Due to symmetry of the joint probability distribution of independent normal distributed variables, every direction is equally probable and the probability for the angle to be within a certain region is equal to the relative area of the cap of an n-sphere.

The relative area of this n-cap is found by integrating the area of a n-frustum:

$$\begin{array}{rcl} 2 Pr(\theta \leq \theta_c)& =& 2 \int_{\frac{1}{\sqrt{1+\tan(\theta_c)^2}}}^1 \frac{(1-x^2)^{\frac{n-3}{2}}}{B(\frac{1}{2},\frac{n-1}{2})} dx \\ &=& \int_{\frac{1}{{1+\tan(\theta_c)^2}}}^1 \frac{t^{-0.5}(1-t)^{\frac{n-3}{2}}}{B(\frac{1}{2},\frac{n-1}{2})} dt \\ &=& I_{\frac{1}{{1+\tan(\theta_c)^2}}}\left(\frac{1}{2},\frac{n-1}{2} \right) \end{array}$$

where $I_x(\cdot,\cdot)$ is the upper regularized incomplete beta function.

### Limit of angle

If $\theta_{n,\alpha}$ goes to 90 degrees for $n \to \infty$ then $t_{n-1,\alpha/2}/\sqrt{n}$ goes to zero.

Or an inverse statement: for any angle smaller than 90 degrees the relative area of that angle on a n-sphere, decreases to zero when $n$ goes to infinity.

Intuitively this means that all area of a n-sphere concentrates to the equator as the dimension $n$ increases to infinity.
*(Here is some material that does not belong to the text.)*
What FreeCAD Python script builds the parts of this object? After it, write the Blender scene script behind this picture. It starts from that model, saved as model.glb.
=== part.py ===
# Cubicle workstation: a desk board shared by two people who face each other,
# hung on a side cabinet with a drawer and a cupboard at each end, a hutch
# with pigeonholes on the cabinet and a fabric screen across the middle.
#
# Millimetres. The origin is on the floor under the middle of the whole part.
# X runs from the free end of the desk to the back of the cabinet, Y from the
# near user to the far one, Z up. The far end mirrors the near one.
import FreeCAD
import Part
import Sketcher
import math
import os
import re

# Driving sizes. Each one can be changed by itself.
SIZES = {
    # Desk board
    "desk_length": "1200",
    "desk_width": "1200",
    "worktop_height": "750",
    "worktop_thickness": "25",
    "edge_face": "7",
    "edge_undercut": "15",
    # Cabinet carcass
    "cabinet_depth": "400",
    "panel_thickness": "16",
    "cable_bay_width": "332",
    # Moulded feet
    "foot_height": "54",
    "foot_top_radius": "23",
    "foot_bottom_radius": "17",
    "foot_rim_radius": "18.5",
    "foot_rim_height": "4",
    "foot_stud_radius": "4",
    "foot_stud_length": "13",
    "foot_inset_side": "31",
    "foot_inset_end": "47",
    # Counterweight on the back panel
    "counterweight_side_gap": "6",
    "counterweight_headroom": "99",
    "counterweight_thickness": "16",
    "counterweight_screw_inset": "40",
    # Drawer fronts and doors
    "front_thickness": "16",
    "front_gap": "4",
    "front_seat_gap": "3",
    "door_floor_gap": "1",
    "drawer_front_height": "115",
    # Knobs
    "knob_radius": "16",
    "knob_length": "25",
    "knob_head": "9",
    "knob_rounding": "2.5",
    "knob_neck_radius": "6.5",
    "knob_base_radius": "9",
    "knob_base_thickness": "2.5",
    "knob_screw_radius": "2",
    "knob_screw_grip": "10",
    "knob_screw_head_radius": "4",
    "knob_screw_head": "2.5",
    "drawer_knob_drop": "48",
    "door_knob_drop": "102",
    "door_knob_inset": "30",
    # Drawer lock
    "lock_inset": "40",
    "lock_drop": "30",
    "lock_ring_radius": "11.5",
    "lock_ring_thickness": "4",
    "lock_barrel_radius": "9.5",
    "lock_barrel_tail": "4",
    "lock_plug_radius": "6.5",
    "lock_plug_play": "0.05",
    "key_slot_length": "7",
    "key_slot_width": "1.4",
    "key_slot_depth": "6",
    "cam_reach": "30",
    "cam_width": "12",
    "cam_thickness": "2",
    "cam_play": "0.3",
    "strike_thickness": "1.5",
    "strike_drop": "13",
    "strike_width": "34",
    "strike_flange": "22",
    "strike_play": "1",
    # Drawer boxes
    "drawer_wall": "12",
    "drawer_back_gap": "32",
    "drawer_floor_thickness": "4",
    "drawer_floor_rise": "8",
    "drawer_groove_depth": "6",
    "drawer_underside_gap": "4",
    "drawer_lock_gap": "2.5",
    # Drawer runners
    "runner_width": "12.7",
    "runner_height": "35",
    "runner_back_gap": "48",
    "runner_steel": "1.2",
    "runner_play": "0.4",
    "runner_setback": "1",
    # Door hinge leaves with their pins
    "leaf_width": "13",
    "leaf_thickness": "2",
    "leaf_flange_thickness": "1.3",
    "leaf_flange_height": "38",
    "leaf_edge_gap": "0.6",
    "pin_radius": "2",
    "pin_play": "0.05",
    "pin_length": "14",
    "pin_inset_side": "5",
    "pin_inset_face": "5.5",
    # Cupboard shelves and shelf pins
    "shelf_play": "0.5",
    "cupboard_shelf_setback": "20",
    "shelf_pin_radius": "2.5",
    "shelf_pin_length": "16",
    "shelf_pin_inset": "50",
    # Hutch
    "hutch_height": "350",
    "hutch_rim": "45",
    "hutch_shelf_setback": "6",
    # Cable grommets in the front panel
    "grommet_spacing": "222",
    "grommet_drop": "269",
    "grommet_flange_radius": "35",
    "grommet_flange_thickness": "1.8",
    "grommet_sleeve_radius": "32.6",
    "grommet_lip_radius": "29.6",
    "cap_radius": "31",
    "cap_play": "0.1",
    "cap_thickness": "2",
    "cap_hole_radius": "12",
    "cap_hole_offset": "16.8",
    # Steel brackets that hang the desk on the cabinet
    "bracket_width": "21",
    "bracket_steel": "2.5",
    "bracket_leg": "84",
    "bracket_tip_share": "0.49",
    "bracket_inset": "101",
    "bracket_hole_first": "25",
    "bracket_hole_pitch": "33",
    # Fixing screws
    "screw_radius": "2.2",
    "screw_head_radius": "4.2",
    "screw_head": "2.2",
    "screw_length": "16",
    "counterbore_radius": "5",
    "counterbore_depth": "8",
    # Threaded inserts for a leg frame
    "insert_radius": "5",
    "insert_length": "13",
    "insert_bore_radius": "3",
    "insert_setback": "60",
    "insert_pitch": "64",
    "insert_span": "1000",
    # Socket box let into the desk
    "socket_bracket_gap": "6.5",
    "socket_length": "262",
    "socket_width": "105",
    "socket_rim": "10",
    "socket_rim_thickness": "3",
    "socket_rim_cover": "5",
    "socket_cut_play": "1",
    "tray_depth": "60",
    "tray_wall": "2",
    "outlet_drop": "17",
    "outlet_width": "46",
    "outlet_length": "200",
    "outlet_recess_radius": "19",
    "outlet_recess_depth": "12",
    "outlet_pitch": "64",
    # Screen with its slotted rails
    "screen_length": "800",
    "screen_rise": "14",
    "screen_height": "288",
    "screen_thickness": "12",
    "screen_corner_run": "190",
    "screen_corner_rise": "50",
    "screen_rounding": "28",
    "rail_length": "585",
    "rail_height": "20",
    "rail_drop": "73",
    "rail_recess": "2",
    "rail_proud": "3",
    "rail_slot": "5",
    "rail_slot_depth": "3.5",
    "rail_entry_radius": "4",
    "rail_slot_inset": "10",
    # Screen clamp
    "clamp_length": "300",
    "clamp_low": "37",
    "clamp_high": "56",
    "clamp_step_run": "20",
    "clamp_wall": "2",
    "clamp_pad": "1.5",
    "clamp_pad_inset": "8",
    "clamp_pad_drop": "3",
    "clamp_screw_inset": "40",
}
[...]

Quantitatively we can show this by using the expression

$$\int_{a}^1 \frac{t^{-0.5}(1-t)^{\frac{n-3}{2}}}{B(\frac{1}{2},\frac{n-1}{2})} dt < \int_{a}^1 \frac{(1-a)^{\frac{n-3}{2}}}{B(\frac{1}{2},\frac{n-1}{2})} dt = \frac{(1-a)^{\frac{n-1}{2}}}{B(\frac{1}{2},\frac{n-1}{2})} = L(n)$$

and consider the difference between $L(n+2)$ and $L(n)$.
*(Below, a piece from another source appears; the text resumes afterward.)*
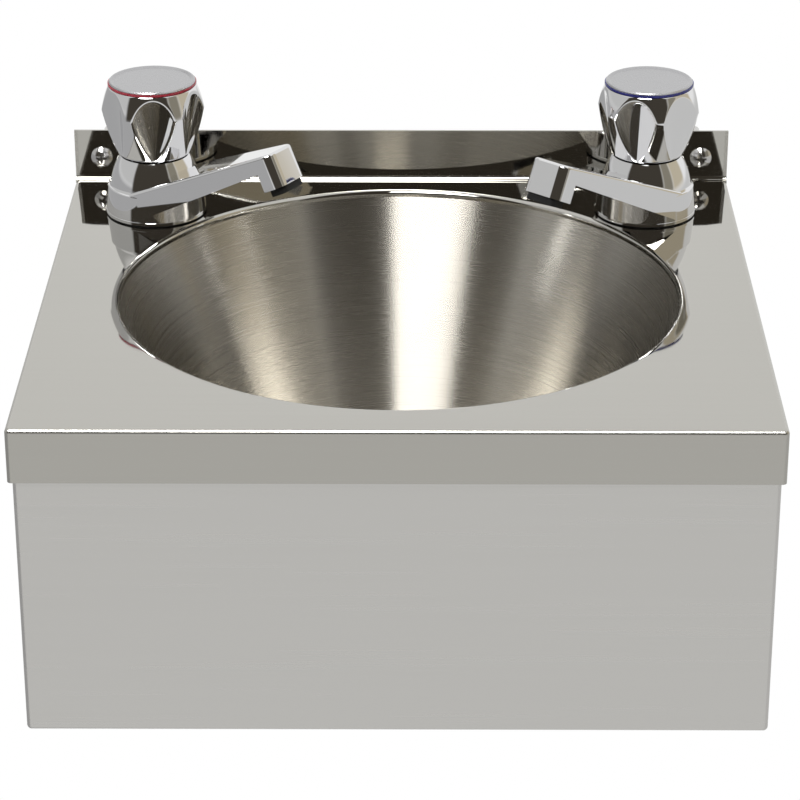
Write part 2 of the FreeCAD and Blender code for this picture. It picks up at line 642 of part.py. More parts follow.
def make_tap_body(name):
    """Chromed brass body: tail, round base, bell, valve chamber and the rising flat-sided spout."""
    body = new_body(name)
    nut_foot = "-sheet - washer_crown_height - nut_thickness"
    bell = outline(body, "XZ_Plane", name + "_bell_outline", [
        ("0", "-tail_length"),
    ] + relieved_thread("tail_radius", "-tail_length", nut_foot) + [
        ("tail_radius", "base_seal_thickness"),
        ("flange_radius", "base_seal_thickness"),
        ("flange_radius", "flange_height"),
        ("bell_foot_radius", "flange_height", "bell_arc", 1),
        ("collar_radius", "collar_height"),
        ("0", "collar_height"),
    ])
    turn(body, bell, name + "_bell")
    spout = outline(body, "XZ_Plane", name + "_spout_side", [
        ("spout_root_reach", "spout_root_under"),
        ("crook_reach", "crook_height"),
        nozzle_point("-nozzle_thickness / 2", "0"),
        nozzle_point("nozzle_thickness / 2", "0"),
        ("spout_tip_reach", "spout_tip_height"),
        ("spout_root_reach", "spout_root_top"),
    ])
    arm = pad(body, spout, name + "_spout", "spout_width", side="Symmetric")

    def root_edge(edge):
        centre = edge.CenterOfMass
        out = math.hypot(centre.x, centre.y)
        on_bell = value("collar_radius * 0.85") < out < value("flange_radius * 1.05")
        above = value("flange_height") < centre.z < value("collar_height")
        return on_bell and above and centre.x > 0

    def nozzle_edge(edge):
        centre = edge.CenterOfMass
        face = centre.x > value("crook_reach + nozzle_thickness / 4")
        return face and centre.z > value("outlet_height + nozzle_thickness / 2")

    def long_edge(edge):
        centre = edge.CenterOfMass
        across = near(abs(centre.y), value("spout_width / 2"))
        shallow = edge.BoundBox.XLength > value("crook_reach") / 2
        return across and shallow

    nozzle = round_edges(body, arm, name + "_nozzle_edges", "nozzle_edge_radius", nozzle_edge)
    eased = round_edges(body, nozzle, name + "_spout_edges", "spout_edge_radius", long_edge)
    round_edges(body, eased, name + "_spout_root", "spout_root_radius", root_edge)
    doc.recompute()
    solid = body.Shape.Volume
    hollow = outline(body, "XZ_Plane", name + "_hollow_outline", [
        ("0", "-tail_length"),
        ("tail_bore", "-tail_length"),
        ("tail_bore", "chamber_floor_height - tail_bore"),
        ("seat_bore", "chamber_floor_height - seat_bore"),
        ("seat_bore", "seat_height"),
        ("seat_radius", "seat_height"),
        ("seat_radius", "chamber_floor_height"),
        ("headwork_thread", "chamber_floor_height"),
        ("headwork_thread", "cup_floor_height"),
        ("cup_radius", "cup_floor_height"),
        ("cup_radius", "collar_height"),
        ("0", "collar_height"),
    ])
    turn(body, hollow, name + "_hollow", kind="PartDesign::Groove")
    doc.recompute()
    if body.Shape.Volume > solid - TINY:
        raise RuntimeError(name + " is not hollow")

    middle = "((spout_root_top + spout_root_under) / 2)"
    end = nozzle_point("0", "-nozzle_bore_depth")
    way = outline(body, "XZ_Plane", name + "_waterway_side", [
        ("spout_root_reach", middle + " - waterway_half"),
        (end[0], end[1] + " - waterway_half"),
        (end[0], end[1] + " + waterway_half"),
        ("spout_root_reach", middle + " + waterway_half"),
    ])
    pocket(body, way, name + "_waterway", "waterway_width", side="Symmetric")
    socket = outline(body, "XZ_Plane", name + "_socket_side", [
        nozzle_point("-nozzle_bore_half", "nozzle_edge_radius"),
        nozzle_point("nozzle_bore_half", "nozzle_edge_radius"),
        nozzle_point("nozzle_bore_half", "-nozzle_bore_depth"),
        nozzle_point("-nozzle_bore_half", "-nozzle_bore_depth"),
    ])
    pocket(body, socket, name + "_socket", "nozzle_bore_width", side="Symmetric")


def make_outlet_insert(name):
    """Black insert pushed up into the nozzle, with its face standing out below the rim."""
    body = new_body(name)
    half = "(nozzle_thickness / 2 - insert_lip)"
    face = outline(body, "XZ_Plane", name + "_face_side", [
        nozzle_point("-" + half, "0"),
        nozzle_point("-" + half, "insert_proud"),
        nozzle_point(half, "insert_proud"),
        nozzle_point(half, "0"),
    ])
    pad(body, face, name + "_face", "spout_width - 2 * insert_lip", side="Symmetric")
    narrow = "(nozzle_bore_half - insert_clearance)"
    plug = outline(body, "XZ_Plane", name + "_plug_side", [
        nozzle_point("-" + narrow, "0"),
        nozzle_point(narrow, "0"),
        nozzle_point(narrow, "-insert_seated"),
        nozzle_point("-" + narrow, "-insert_seated"),
    ])
    pad(body, plug, name + "_plug", "nozzle_bore_width - 2 * insert_clearance", side="Symmetric")
    way = outline(body, "XZ_Plane", name + "_way_side", [
        nozzle_point("-insert_hole", "2 * insert_proud"),
        nozzle_point("insert_hole", "2 * insert_proud"),
        nozzle_point("insert_hole", "-2 * insert_seated"),
        nozzle_point("-insert_hole", "-2 * insert_seated"),
    ])
    pocket(body, way, name + "_way", "nozzle_bore_width / 2", side="Symmetric")


def make_base_seal(name):
    """Thin seal between the tap's base and the deck."""
    turned(name, rectangle("tail_radius + thread_clearance", "base_seal_radius",
                           "0", "base_seal_thickness"))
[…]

At some point the decrease in the denominator $$\frac{B(\frac{1}{2},x+1)}{B(\frac{1}{2},x)} = \frac{x}{x+\frac{1}{2}}$$ will be taken over by the decrease in the numerator $$\frac{(1-a)^{\frac{n+1}{2}}}{(1-a)^{\frac{n-1}{2}}} = 1-a$$ and the function $L(n)$ decreases to zero for $n$ to infinity.

• I [heart] this answer ---wish I could give it more than +1.
– Ben
Nov 4 '20 at 16:58
• I think I wrote you an email a while back asking if you'd like to write a joint paper on this (since your geometric analysis is beautiful) but didn't hear back. Interested?
– Ben
Nov 4 '20 at 17:00

We have

\begin{align} \frac{\alpha}{2} &= \int \limits_{t_{n-1, \alpha/2}}^\infty \lim_{n \to \infty}\frac{1}{\sqrt{(n-1) \pi}} \cdot \frac{\Gamma(\tfrac{n}{2})}{\Gamma(\tfrac{n-1}{2})} \Big( 1+ \frac{r^2}{n-1} \Big)^{-n/2} dr \\[10pt] &= \int \limits_{t_{n-1, \alpha/2}}^\infty \frac{1}{\sqrt{2 \pi}} e^{-\frac{1}{2}r^2} dr \\[10pt] &= 1-\Phi(t_{n-1, \alpha/2}) \\[10pt] &\approx 1-\left[\frac{1}{2}+\varphi(t_{n-1, \alpha/2}) \left(t_{n-1, \alpha/2}+\frac{(t_{n-1, \alpha/2})^3}{3}+\frac{(t_{n-1, \alpha/2})^5}{15} + \dots \right) \right] \end{align}

which implies that the second term in the boxed brackets can be at most $\frac{1}{2}$ since the maximum $\alpha$ can be is $1$. Note that $\varphi(x)$ is the pdf of normal distribution. This approximation is also based on this.

So $$0 < \alpha \approx 1+2\varphi(t_{n-1, \alpha/2}) \left(t_{n-1, \alpha/2}+\frac{(t_{n-1, \alpha/2})^3}{3}+\frac{(t_{n-1, \alpha/2})^5}{15} + \dots \right) <1$$

• Welcome to the site, @guerhuerh. Please consider registering your account & becoming a regular member here (there is information in the My Account section of our help center). We'd love to have you. If you'd like, you can take our tour, which has information for new users. Jul 23 '18 at 14:29
• This is an interesting approach, but it is unclear to me how you justify the first step (where you have added the limit operation inside the integral). This gives an implicit equation for $t_{n-1, \alpha/2}$ that is false.
– Ben
Jul 24 '18 at 2:27
• @Ben: Wouldn't $\lim_{n \to \infty} \frac{\alpha}{2} = \frac{\alpha}{2}$?
– PEV
Sep 14 '18 at 1:15
• @PEV: Yes, but then the right-hand-side should have the limit outside the integral, not inside it. Since the limits in the integral depend on $n$ the right-hand-side is presently a function of $n$, so it is not equal to $\alpha/2$.
– Ben
Sep 14 '18 at 1:18
• @PEV: I think the method could be modified by separating the integral into two parts, one which replaces the lower limit with $z_{\alpha/2}$ and one that gives the remainder. The former would then converge to what is already shown, and we would then have to show that the latter converges to zero. Like I said, I think this is an interesting approach. It might have merit as a method, and might be able to be altered to be correct, but it is presently incorrect.